Clinical mental health counselor Kendra Surmitis says, “To know your worth is to believe in your intrinsic value as a human being, and to know that you are worthy of respect and acceptance from others.” Psychotherapist Tameka Brewington adds that people who know their worth are clear about how they show up in the world—they don’t base their worth on what society says or believes about them.

According to the experts, here’s why it’s important to know your worth, how it impacts us in the workplace, and seven ways we can improve on knowing (and showing) our self-worth.

Why it’s important to know your worth

Surmitis says, “When an individual knows their worth, they have an impenetrable sense of being valuable and good enough, and therefore, when mistakes are made and hardships are encountered, they can sustain a sense of being innately worthy of respect.”

Plus, self-worth is directly tied to self-esteem.
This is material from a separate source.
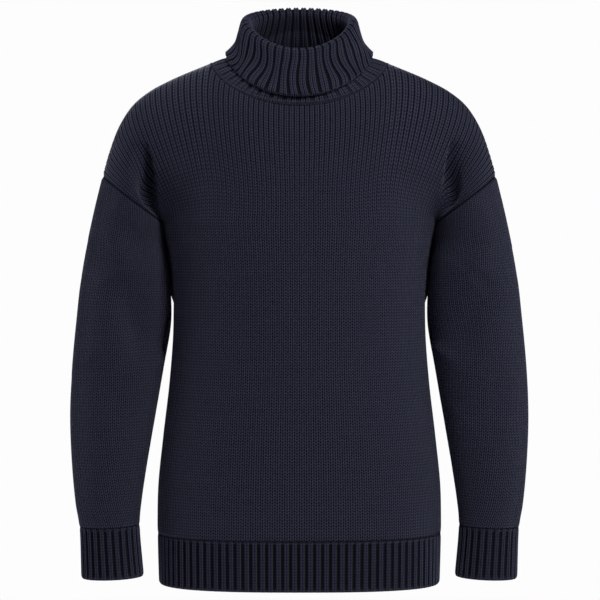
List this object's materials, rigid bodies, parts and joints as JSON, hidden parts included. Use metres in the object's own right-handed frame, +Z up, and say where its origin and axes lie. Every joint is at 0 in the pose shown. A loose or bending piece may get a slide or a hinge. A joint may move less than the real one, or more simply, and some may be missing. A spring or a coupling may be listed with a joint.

Brewington says, “A person with low self-esteem has a distorted view of themselves and how others perceive them. Their self-worth and value is diminished based on feeling less than or not enough.”

On the other hand, people who believe that they have worth and value are more likely to perceive their own attributes, accomplishments, and qualities positively. “Self-worth and self-esteem are essential ingredients for robust mental health, and together, they bolster important skills such as self-advocacy and continued striving for fulfillment,” says Surmitis.

It’s also important to know your worth so you aren’t basing your happiness on how others feel or what they say about you, Brewington says. For example, people who don’t know their worth attempt to seek happiness solely through people-pleasing. However, they end up spending all of their time and energy “doing” and “being” for others, and their own happiness begins to suffer without them knowing why. True happiness comes from within first, then extends to others.